Deploying the IRGC, the regime’s Gestapo, the mullahs have unleashed a homicidal blitz on their own population, crushing dissent, wantonly murdering and maiming thousands of peaceful protesters. Iran’s jails are bursting at the seams with political prisoners, many of them young students, male and female, arrested during the nationwide uprising in November 2019. Under the mullahs, Iran has achieved pole position as the world’s number one executioner on a per capita basis.
In the summer of 1988, the summary execution of more than 30,000 political prisoners in Iran took place, in an atrocity that surely must rank as one of the most horrific crimes against humanity of the late 20th century. The vast majority of the victims were MEK activists. The mass executions, in jails across Iran, were carried out on the basis of a fatwa by the regime’s then-supreme leader, Khomeini. Many of the key executioners from that time are now in positions of power in Iran. Unbelievably, Alireza Avaie, one of the most brutal murderers of political prisoners in 1988, is now Rouhani’s minister of justice.
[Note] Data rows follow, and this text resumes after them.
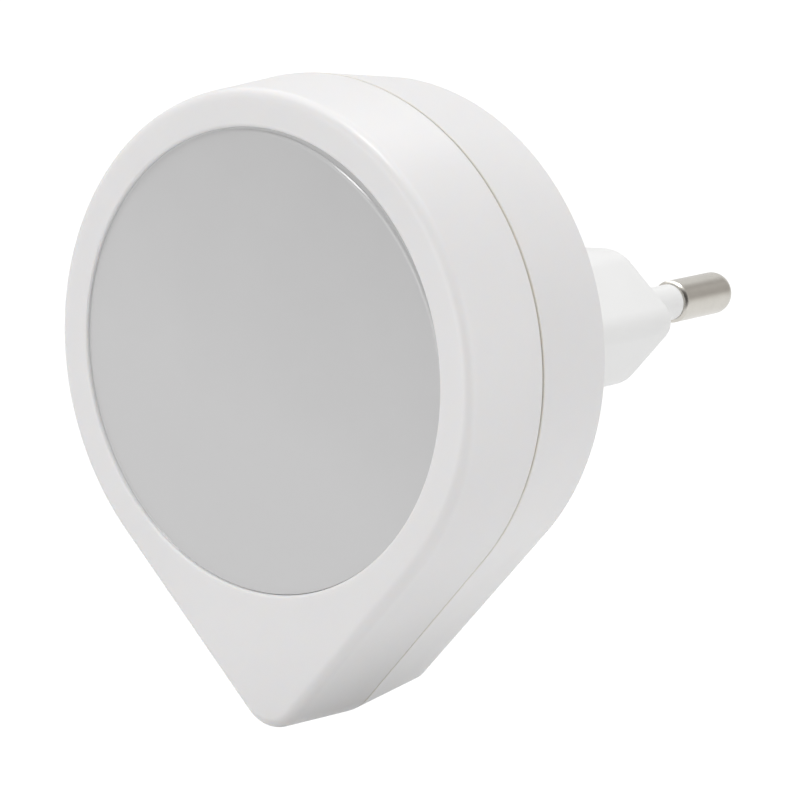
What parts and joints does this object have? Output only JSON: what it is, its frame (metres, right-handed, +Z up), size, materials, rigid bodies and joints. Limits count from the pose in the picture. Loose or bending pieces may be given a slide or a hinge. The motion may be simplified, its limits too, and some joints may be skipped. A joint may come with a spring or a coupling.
{
  "type": "plug-in night light",
  "caption": "Drop-shaped plug-in LED night light: two-shell white casing, round opal lens, light box, small mains driver and a flat two-pin plug on a hexagonal neck.",
  "frame": {"origin": "middle of the plug's flat face, between the two pins", "axes": "+Y along the pins into the wall, +Z up, +X to the right as seen from the front of the light"},
  "size_m": [0.0478, 0.057, 0.0561],
  "materials": {
    "casing_white": "satin white moulded plastic",
    "opal_lens": "smooth opal plastic, unlit grey",
    "reflector_white": "bright white",
    "board": "white solder mask",
    "led": "phosphor under clear resin",
    "capacitor_yellow": "smooth box",
    "component_black": "moulded",
    "resistor_tan": "lacquered",
    "screw_steel": "zinc plated",
    "plug_white": "glossy white moulded plastic",
    "pin_nickel": "nickel-plated brass, softly polished",
    "sleeve_white": "smooth white insulation",
    "lead_brown": "smooth insulation",
    "lead_blue": "smooth insulation"
  },
  "bodies": {
    "root": {"front_shell": "casing_white", "rear_shell": "casing_white", "diffuser": "opal_lens", "reflector": "reflector_white", "circuit_board": "board", "led_1": "led", "led_2": "led", "led_3": "led", "led_4": "led", "led_5": "led", "led_6": "led", "film_capacitor": "capacitor_yellow", "smoothing_capacitor": "component_black", "bridge_rectifier": "component_black", "zener_diode": "component_black", "fusible_resistor": "resistor_tan", "bleed_resistor": "resistor_tan", "board_screws": "screw_steel", "plug_body": "plug_white", "pin_clamp": "plug_white", "clamp_screw": "screw_steel", "left_pin": "pin_nickel", "right_pin": "pin_nickel", "left_sleeve": "sleeve_white", "right_sleeve": "sleeve_white", "live_lead": "lead_brown", "neutral_lead": "lead_blue"}
  },
  "joints": []
}
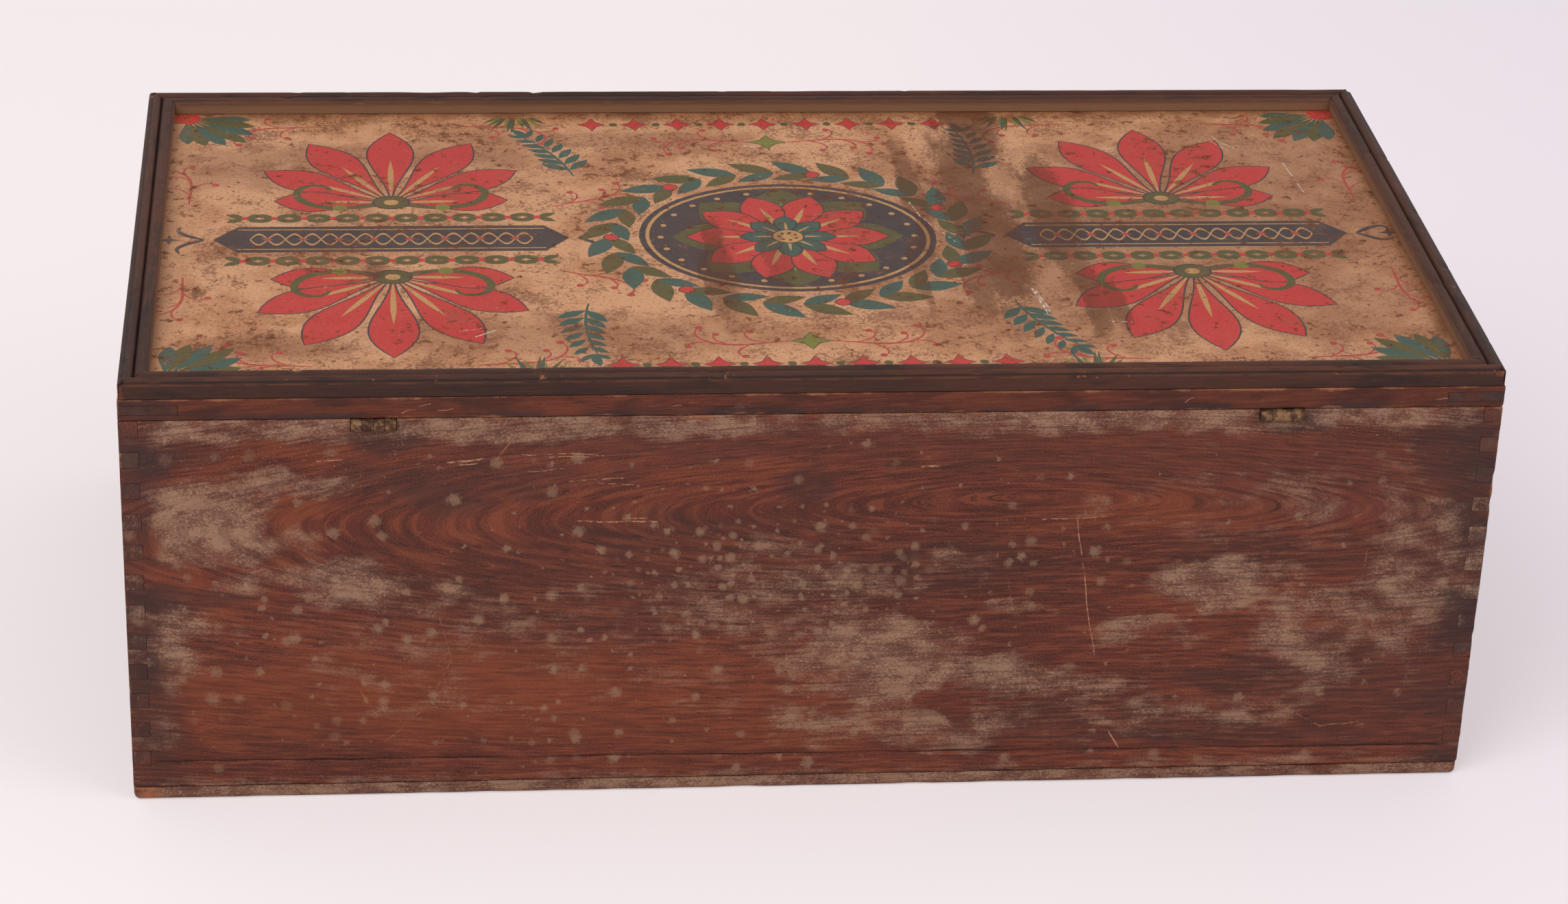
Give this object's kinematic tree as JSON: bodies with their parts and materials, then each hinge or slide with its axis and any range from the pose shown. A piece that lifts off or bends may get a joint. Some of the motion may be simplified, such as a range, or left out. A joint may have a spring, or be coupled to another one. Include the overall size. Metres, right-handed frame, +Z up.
{
  "type": "dye box",
  "caption": "Finger-jointed wooden counter box with a framed, tin-topped lid on butt hinges, a beaded moulding round the lid and an egg-crate of slats for packets.",
  "frame": {"origin": "middle of the underside, on the surface that the box stands on", "axes": "+X along the length towards the left end seen from the hinge side, +Y towards the hinge side, +Z up"},
  "size_m": [0.512, 0.2756, 0.1774],
  "materials": {
    "stained_wood": "red-brown stain, worn, dusty and spotted",
    "lid_wood": "red-brown stain with pale worn edges",
    "moulding_wood": "dark stain, chipped to bare wood at the corners",
    "bare_wood": "unfinished, aged",
    "printed_tin": "printed tin with rust specks, stains and worn ink",
    "hinge_brass": "tarnished and rusty",
    "hinge_pin": "rusty"
  },
  "bodies": {
    "carcass": {"back_board": "stained_wood", "front_board": "stained_wood", "left_end_board": "stained_wood", "right_end_board": "stained_wood", "bottom_board": "stained_wood", "long_divider_1": "bare_wood", "long_divider_2": "bare_wood", "cross_divider_1": "bare_wood", "cross_divider_2": "bare_wood", "cross_divider_3": "bare_wood", "cross_divider_4": "bare_wood", "left_hinge_body_leaf": "hinge_brass", "right_hinge_body_leaf": "hinge_brass", "left_hinge_pin": "hinge_pin", "right_hinge_pin": "hinge_pin"},
    "lid": {"lid_rail_back": "lid_wood", "lid_rail_front": "lid_wood", "lid_stile_left": "lid_wood", "lid_stile_right": "lid_wood", "lid_panel": "bare_wood", "label_plate": "printed_tin", "moulding_back": "moulding_wood", "moulding_front": "moulding_wood", "moulding_left": "moulding_wood", "moulding_right": "moulding_wood", "left_hinge_lid_leaf": "hinge_brass", "right_hinge_lid_leaf": "hinge_brass"}
  },
  "joints": [
    {"name": "lid_hinge", "type": "hinge", "parent": "carcass", "child": "lid", "pos_m": [0, 0.1368, 0.1592], "axis": [-1, 0, 0], "range_deg": [0, 180]}
  ]
}
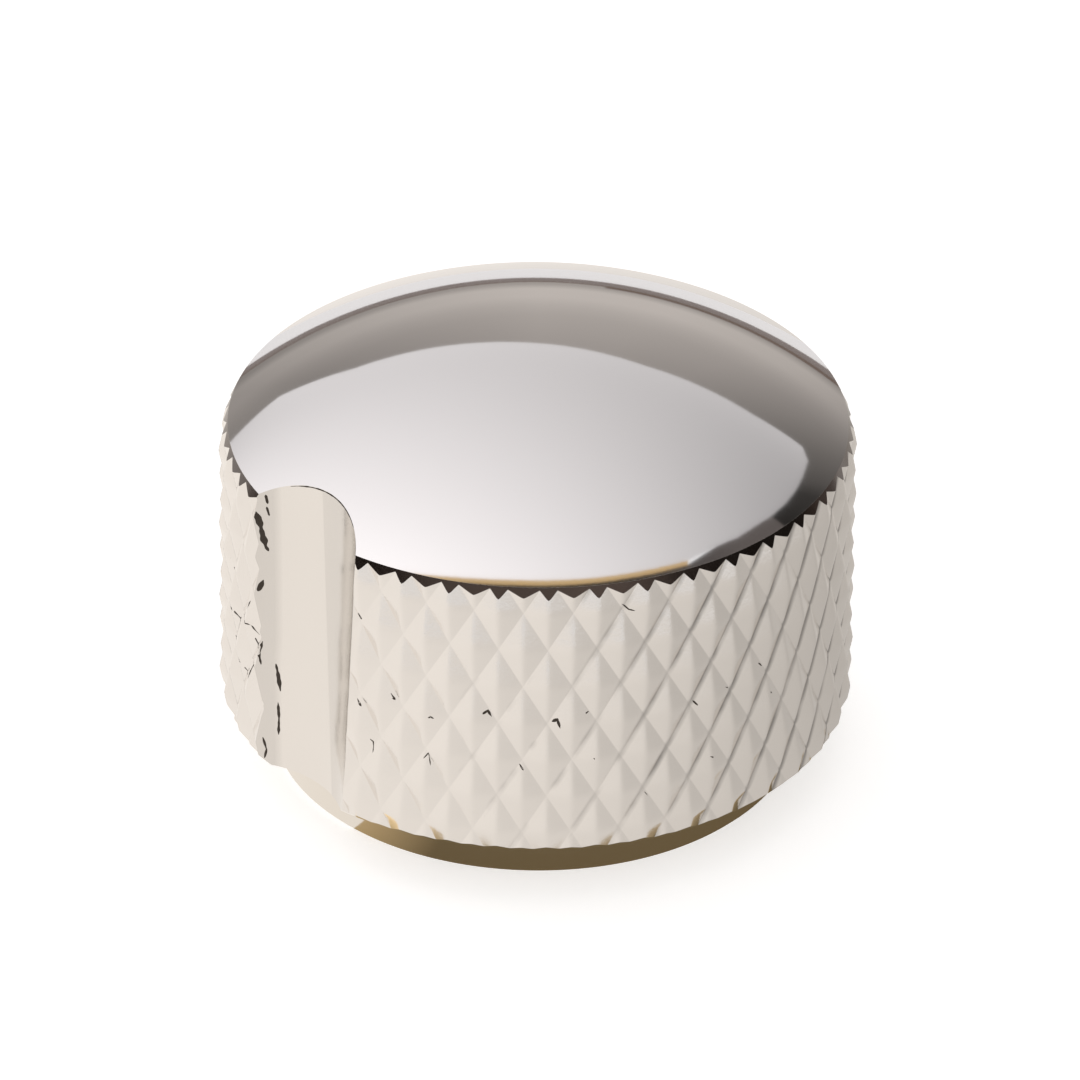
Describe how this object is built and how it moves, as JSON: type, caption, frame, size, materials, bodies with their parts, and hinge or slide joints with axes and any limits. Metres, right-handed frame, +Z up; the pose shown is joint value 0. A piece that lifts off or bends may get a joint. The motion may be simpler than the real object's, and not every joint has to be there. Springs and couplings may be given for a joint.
{
  "type": "potentiometer knob",
  "caption": "Short dome-top metal control knob with a diamond knurl, a full-height indicator channel and a blind shaft bore with a set screw.",
  "frame": {"origin": "centre of the base, on the surface the knob stands on", "axes": "+Z up along the shaft axis towards the dome; the indicator channel lies to the -X -Y side"},
  "size_m": [0.019, 0.019, 0.0136],
  "materials": {
    "nickel": "bright nickel plate",
    "screw_steel": "blackened steel"
  },
  "bodies": {
    "root": {"knob_body": "nickel", "set_screw": "screw_steel"}
  },
  "joints": []
}
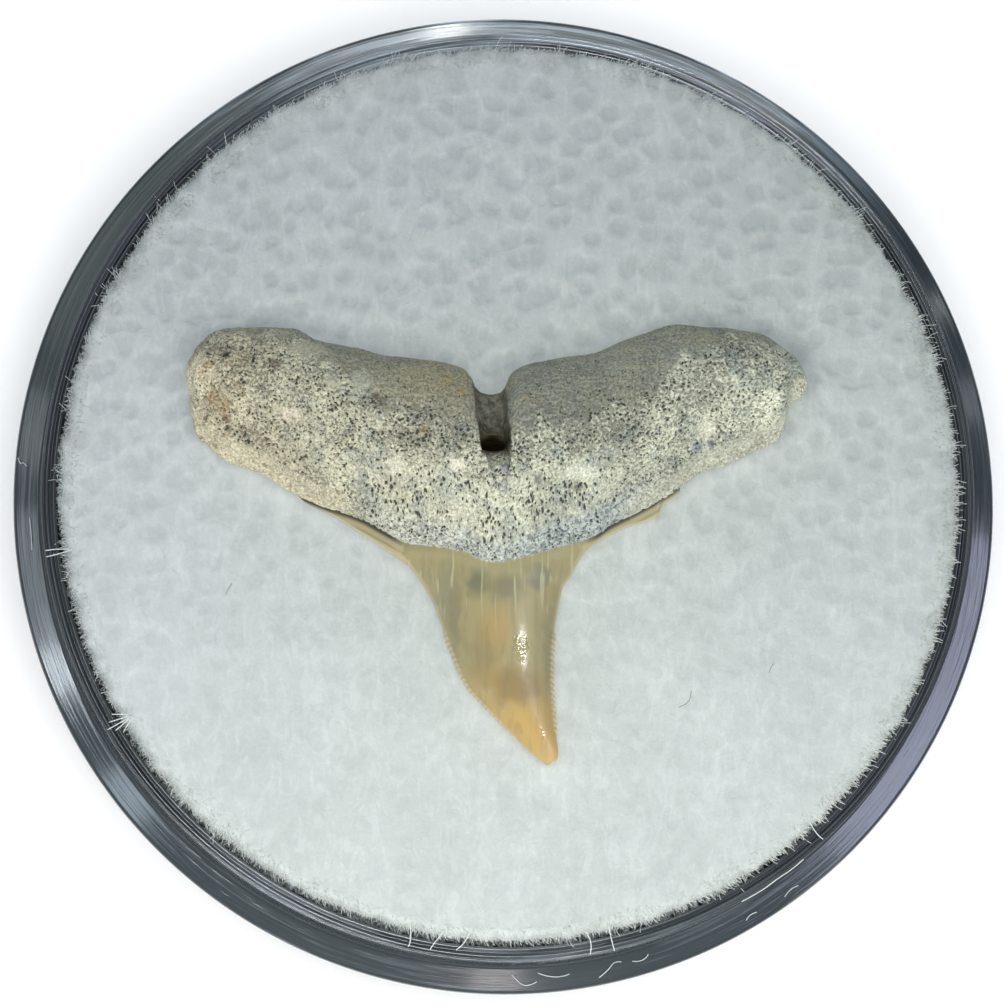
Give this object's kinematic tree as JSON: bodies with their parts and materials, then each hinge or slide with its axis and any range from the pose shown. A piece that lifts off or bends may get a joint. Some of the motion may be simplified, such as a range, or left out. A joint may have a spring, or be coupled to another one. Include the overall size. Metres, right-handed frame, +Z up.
{
  "type": "fossil lemon shark tooth in an open specimen jar",
  "caption": "Fossil shark tooth with a porous root and a glossy leaning crown, lying on a white fibre pad in the open lower half of a round dark display jar",
  "frame": {"origin": "the middle of the jar's flat underside, on the surface it stands on", "axes": "+Z up out of the jar's open mouth; the tooth's root runs along X and its crown points along -Y, with the tip leaning towards +X; the tooth lies on its flatter outer face, with the face that has the groove up"},
  "size_m": [0.0318, 0.0318, 0.0148],
  "materials": {
    "fossil_bone": "porous grey-cream bone on the root, glossy tan enamel on the crown",
    "white_fibre": "soft white polyester batting with a fuzzy edge",
    "smoked_plastic": "glossy dark smoke"
  },
  "bodies": {
    "root": {"shark_tooth": "fossil_bone", "fibre_pad": "white_fibre", "jar_cup": "smoked_plastic"}
  },
  "joints": []
}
If we are serious about terminating its bomb factories and eliminating its spies, we should close all of Iran’s embassies and expel their diplomatic staff. Khamenei, Rouhani, Zarif, Alavi and other leaders of the regime should be indicted for genocide and crimes against humanity and brought to trial in the international courts. The time has come for these arch criminals and murderers to be held to account. The European Union and the United Nations must stop its appeasement of this fascist regime.